Like Ender’s Game, the benevolence of the story is creating a world in which adult responsibilities are acted out by children and we watch them succeed, feeling adequately satisfied that the small can defeat the big. For some reason I just still can’t feel empowered by the plot of Bradley’s novel.
I think what drove me crazy in the end was that this book focused on deconstructing the inabilities of children, but in the end the plot falls to a classic case of female stereotypes. Flavia solves the mystery and upon revealing how she came to her conclusion is rewarded with a shopping spree with the detective’s wife. Throughout the book I enjoyed that Flavia was down to get dirty and ride her bicycle, climb in to graves, performed chemical experiments, taking on classified more masculine roles and even emasculating the detectives that couldn’t solve the mysteries for themselves, but in the end she’s content with a completely materialistic and lame reward for her incredibly hard work. For some reason this stuck out boldly among all the detail and plot.

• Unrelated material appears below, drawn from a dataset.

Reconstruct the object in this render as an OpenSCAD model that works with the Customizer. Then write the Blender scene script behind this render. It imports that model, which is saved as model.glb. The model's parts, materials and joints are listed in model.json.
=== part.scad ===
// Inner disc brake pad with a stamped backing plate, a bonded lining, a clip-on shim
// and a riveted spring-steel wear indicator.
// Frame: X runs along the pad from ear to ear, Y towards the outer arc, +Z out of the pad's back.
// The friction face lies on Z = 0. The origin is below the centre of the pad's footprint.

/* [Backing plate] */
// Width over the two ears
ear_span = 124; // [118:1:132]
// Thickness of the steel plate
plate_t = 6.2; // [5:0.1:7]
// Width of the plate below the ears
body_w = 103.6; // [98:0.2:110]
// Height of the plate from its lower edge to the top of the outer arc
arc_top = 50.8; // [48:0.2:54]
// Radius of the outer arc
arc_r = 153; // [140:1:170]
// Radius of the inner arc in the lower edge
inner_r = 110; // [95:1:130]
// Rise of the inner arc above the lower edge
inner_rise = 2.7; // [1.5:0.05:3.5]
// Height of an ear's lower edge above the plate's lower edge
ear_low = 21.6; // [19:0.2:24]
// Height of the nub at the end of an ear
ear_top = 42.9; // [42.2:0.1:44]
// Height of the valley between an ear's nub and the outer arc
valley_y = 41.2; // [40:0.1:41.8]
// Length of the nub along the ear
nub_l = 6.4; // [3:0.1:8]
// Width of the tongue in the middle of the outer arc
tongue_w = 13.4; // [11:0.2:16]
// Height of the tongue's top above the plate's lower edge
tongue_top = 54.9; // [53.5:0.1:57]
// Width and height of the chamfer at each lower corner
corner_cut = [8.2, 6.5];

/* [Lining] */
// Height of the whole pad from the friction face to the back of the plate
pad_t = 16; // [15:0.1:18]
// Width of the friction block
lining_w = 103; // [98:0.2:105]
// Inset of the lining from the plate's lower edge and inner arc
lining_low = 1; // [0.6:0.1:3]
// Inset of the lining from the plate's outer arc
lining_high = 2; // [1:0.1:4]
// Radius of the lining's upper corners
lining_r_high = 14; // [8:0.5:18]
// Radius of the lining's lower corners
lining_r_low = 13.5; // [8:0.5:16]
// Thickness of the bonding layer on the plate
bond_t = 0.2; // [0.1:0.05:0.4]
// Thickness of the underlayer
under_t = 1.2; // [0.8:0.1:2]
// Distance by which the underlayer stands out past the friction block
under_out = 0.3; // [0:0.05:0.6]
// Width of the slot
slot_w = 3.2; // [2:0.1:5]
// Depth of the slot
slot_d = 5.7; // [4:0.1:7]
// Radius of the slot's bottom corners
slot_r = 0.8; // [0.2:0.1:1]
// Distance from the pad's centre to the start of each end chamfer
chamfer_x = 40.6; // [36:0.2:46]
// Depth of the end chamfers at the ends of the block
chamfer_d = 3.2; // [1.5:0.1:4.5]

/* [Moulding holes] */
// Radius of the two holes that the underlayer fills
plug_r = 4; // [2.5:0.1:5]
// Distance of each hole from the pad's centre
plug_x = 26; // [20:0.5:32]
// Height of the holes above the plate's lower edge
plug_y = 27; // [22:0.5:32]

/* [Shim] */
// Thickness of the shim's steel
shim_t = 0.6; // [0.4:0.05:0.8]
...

I wish I could have found more pleasure in this read. I perhaps should have read his other Flavia de Luce novels rather than jumping in to the middle, but I can’t see myself picking up another Flavia novel. I do enjoy Bradley’s writing and I did value much of his dialogue. I think his quote about history is what I will remember most- he’s on to something here.
“History is like the kitchen sink,” Adam answered. “Everything goes round and round until eventually, sooner or later, most of it goes down the waste pipe. Things are forgotten. Things are mislaid. Things are covered up. Sometimes, it’s simply a matter of neglect.”